Afton Plantation, Louisiana; 2 March 1867; to Flora Baker "I only wish the girls in this state was as patriotic as the girls in Virginia. But instead of that, they think there is no one like the nigger worshiper. If a Yankee comes to New Orleans, he will have no difficulty in getting a situation but if a native of the state go there, it is as much as he can do to get in a place where he can make a living without he has some influencial friend that will take an interest in him and get him into some kind of business… I make enough to bear my expenses away from this place. I will be very apt to leave here I know not where I go for I have not made up my mind… I know I can make an honest living wherever I go. I never was use to hard work in my life, so you may judge how it uses me at present."

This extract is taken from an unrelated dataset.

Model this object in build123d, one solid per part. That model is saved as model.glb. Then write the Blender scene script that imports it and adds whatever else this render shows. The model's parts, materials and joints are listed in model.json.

Port Hudson; 9 Jan. 1871; to Flora Baker "I am still in the land of the living and doing fine, making a good living for myself. We have a great many pretty girls around here, but they are all like myself—very poor."

Port Hudson; 12 Feb. 1871; to Flora Baker “Since I heard from you...I went from Honduras to Cuba. I was there when the great rebellion broke out. I stayed two or three months after. You can have no idea how I felt when the postmaster came up to the store and told me he had a letter from old Virginia for me. It almost made tears come to my eyes...."

The two additional letters to Flora Baker (1865, 1866) from friend Lucien Bloodwell[?] in Enterprise, Pennsylvania feature social content, e.g.: "Winchester is well supplied with ‘drinking saloons’ of course, they are sustained entirely by the military.”

CONDITION: Old folds, very minor defects.